Так можно славить кого угодно — большевика или белогвардейца, державника или анархиста; последний не просто пришелся к слову, потому что сам Тихонов в том же 1922 году характеризовал себя так: «Закваска у меня — анархистская, и за нее меня когда-нибудь повесят». И, кстати, нечто подобное чуть не свершилось: после разгрома бухаринской оппозиции НКВД затеяло дело преступной группы ленинградских писателей, чьею главой и был назначен Николай Тихонов. Не вышло — или вышло не совсем так, как замышлялось.
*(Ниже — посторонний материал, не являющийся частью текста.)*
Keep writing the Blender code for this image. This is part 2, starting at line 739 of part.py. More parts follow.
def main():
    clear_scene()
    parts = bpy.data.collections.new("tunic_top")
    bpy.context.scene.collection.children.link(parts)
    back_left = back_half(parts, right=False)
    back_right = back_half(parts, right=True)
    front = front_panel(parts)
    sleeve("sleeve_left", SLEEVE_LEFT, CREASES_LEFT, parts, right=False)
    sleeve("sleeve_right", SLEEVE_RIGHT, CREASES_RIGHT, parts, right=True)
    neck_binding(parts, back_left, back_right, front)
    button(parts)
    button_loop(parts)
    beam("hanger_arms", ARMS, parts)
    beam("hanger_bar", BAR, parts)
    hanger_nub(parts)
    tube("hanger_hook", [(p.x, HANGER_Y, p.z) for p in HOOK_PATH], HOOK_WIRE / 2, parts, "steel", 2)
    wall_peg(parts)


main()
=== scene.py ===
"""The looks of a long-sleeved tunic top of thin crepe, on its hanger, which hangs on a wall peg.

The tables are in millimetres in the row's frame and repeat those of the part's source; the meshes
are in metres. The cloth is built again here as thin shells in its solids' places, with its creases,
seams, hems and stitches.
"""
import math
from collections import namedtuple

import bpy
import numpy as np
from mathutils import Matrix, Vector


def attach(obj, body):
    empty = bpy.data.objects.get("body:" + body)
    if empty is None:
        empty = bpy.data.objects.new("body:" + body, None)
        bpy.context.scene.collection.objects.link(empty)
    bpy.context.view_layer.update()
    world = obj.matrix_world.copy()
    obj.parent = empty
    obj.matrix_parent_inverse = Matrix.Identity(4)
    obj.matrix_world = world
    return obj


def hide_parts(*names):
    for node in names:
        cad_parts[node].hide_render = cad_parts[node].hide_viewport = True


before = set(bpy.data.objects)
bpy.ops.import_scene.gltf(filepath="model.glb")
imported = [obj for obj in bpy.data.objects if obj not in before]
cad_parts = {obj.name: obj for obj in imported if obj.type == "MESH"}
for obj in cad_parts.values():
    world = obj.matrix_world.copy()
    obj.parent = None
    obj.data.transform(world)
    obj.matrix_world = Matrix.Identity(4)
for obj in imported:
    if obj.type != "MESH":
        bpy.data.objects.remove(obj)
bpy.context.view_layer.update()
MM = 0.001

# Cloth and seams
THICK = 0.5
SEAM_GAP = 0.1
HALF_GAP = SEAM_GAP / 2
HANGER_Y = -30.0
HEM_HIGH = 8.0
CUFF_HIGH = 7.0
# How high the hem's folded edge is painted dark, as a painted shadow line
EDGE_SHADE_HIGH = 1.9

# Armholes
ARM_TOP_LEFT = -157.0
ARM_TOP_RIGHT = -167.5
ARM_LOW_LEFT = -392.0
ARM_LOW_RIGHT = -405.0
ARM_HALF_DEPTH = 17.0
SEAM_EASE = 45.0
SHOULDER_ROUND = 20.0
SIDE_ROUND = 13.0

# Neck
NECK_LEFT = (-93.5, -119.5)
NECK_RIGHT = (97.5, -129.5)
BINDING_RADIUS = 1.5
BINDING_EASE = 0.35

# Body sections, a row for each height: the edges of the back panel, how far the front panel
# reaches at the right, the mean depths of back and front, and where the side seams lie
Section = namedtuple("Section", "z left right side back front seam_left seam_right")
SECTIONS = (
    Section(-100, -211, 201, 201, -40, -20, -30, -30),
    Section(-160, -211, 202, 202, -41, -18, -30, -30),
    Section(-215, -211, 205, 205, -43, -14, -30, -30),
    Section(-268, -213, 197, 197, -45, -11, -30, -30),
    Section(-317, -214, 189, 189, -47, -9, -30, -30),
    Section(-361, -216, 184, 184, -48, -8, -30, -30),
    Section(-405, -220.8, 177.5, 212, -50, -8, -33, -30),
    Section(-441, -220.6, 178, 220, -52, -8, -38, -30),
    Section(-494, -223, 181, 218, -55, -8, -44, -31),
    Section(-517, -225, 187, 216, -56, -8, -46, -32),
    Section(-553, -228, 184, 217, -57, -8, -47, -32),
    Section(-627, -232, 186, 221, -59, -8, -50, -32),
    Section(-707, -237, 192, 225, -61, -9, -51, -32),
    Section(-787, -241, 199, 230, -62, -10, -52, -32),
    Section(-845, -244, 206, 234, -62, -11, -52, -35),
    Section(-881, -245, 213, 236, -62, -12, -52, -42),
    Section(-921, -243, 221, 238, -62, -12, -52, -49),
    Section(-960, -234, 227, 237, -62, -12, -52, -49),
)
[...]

Арестовали несколько литераторов, выбили из них нужные показания, но, как видно, сверху был отдан приказ: Тихонова не трогать. Под расстрел и в ГУЛаг пошли его, так сказать, подельники-подчиненные; среди них — Николай Алексеевич Заболоцкий (1903–1958), который, уверенный, что уж Тихонов-то, за связь с коим его осудили, всенепременно погиб, лишь случайно узнал в лагере о награждении «главы заговора» орденом Ленина. И, говорят, едва не помешался.
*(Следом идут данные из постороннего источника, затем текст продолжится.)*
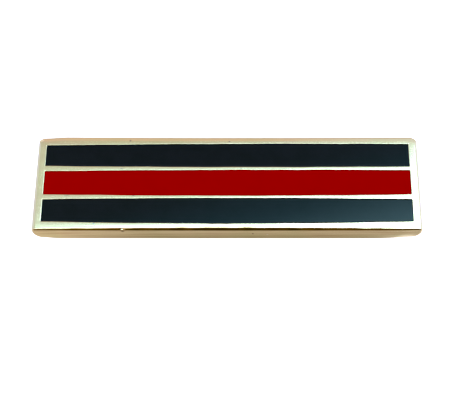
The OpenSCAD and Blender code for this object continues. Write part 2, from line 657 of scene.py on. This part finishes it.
@dataclass(frozen=True)
class Cell:
    """One sunk cell of the plate, which a stripe of enamel fills."""

    low: Spot
    high: Spot
    floor: float
    near: EdgeCurve
    far: EdgeCurve
    corner: float = 0.05
    least_corner: float = 0.01

    @staticmethod
    def of(stripe: Stripe) -> "Cell":
        """Reads a cell's place from the solid of its stripe.

        Args:
            stripe: Which stripe.

        Returns:
            The cell.
        """
        low, high = (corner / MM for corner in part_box(stripe.value))
        gap = ENAMEL_GAP
        right = high.x + gap + RIGHT_REACH[stripe]
        return Cell((low.x - gap, low.y - gap), (right, high.y + gap), low.z - gap, *CELL_EDGES[stripe])

    def ring(self, inset: float, height: Callable[[float, float], float]) -> list[Point]:
        """Works out the cell's outline, drawn in by inset.

        Args:
            inset: How far the outline lies inside the cell.
            height: Height at a place on it.

        Returns:
            The outline's points.
        """
        def inset_at(side: Side, share: float) -> float:
            """Adds the curve of a long edge to the inset."""
            curves = {Side.NEAR: (self.near, 2 * share - 1), Side.FAR: (self.far, 1 - 2 * share)}
            return inset + curves[side][0].draw_in(curves[side][1]) if side in curves else inset

        radius = max(self.corner - inset, self.least_corner)
        outline = Outline(self.low, self.high, long_steps=240, arc_steps=4)
        flat = outline.ring(inset_at, lambda side, share: 0.0, [radius] * 4)
        return [(x, y, height(x, y)) for x, y, _ in flat]

    def distance(self, x: float, y: float) -> float:
        """Works out how far a place lies outside the cell.

        Args:
            x: Place along the bar.
            y: Place across the bar.

        Returns:
            The distance to the cell's edge, 0 or less inside.
        """
        along = max(-1.0, min(1.0, (2 * x - self.low[0] - self.high[0]) / (self.high[0] - self.low[0])))
        beyond_x = max(self.low[0] - x, x - self.high[0])
        beyond_y = max(self.low[1] + self.near.draw_in(along) - y,
                       y - self.high[1] + self.far.draw_in(along))
        if beyond_x > 0 and beyond_y > 0:
            return math.hypot(beyond_x, beyond_y)
        return max(beyond_x, beyond_y)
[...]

Так или иначе, за орденом Ленина последовали иные награды и звания, включая звезду Героя Социалистического Труда, международную Ленинскую премию За укрепление мира между народами, «просто» Ленинскую, парочку Сталинских, должность председателя Советского комитета защиты мира… И — нищета стихотворства, поразительная даже на фоне среднего советского уровня.

Судьба далеко не единичная, если говорить о людях, обладавших талантом (а о прочих практически и не говорим). И если впоследствии не найдется повода упомянуть Константина Александровича Федина (1892–1977), — а похоже, что не найдется, — то вот еще нагляднейший из примеров подобного рода. Сила и своеобразие романов Города и годы (1924), Братья (1928), быть может, были изрядно преувеличены в пору их появления на свет («…Настоящий, отлично родившийся человек», — восхищался Фединым Горький[2]), но и они кажутся снежными вершинами по сравнению с тем, что писал Федин в последние годы, например, с романом Костер (1961). Плюс то, что трудно забыть: трусливейший конформизм на посту первого секретаря Союза писателей; подлейшее, продиктованное бессильной завистью отношение к гонимому Александру Исаевичу Солженицыну (р. 1918); непочтительная кличка «чучело орла»…

И — хватит (пока) о таких. Вернемся на съезд, к докладу Бухарина, к избранной им поэтической троице. Вернее, к тому, что и кого противопоставил Бухарин этим поэтам, в которых видел именно поэтический прорыв в новое качество — при всех идеологических претензиях к ним, без чего старый партиец все же не мог. Фигурой противостояния был Маяковский, чья агитационная поэзия «уже не может удовлетворить… она стала слишком элементарной… сейчас требуется больше многообразия, больше обобщения… даже самое понятие актуальности становится уже иным».

вернуться

2

Горьковские оценки и предпочтения — особая тема, которую в рамках этой книги не развернуть. Тем не менее скажем, что, всецело поддерживая, например, Михаила Михайловича Зощенко (1894–1958) и тем являя прозорливость и вкус, Горький мог написать и такое: «О Зильбере. Вот увидите, этот чудотворец весьма далеко пойдет, — его фантастика уже и сейчас интереснее и тоньше Гоголевых подражаний Гофману».

Можно не комментировать, так как Зильбер — родовая фамилия Вениамина Каверина, автора популярнейшего романа Два капитана (1936–1944), мемуаров — содержательных, умных, но… Что ж, таков был горьковский пафос — пафос строителя новой, небывалой советской литературы.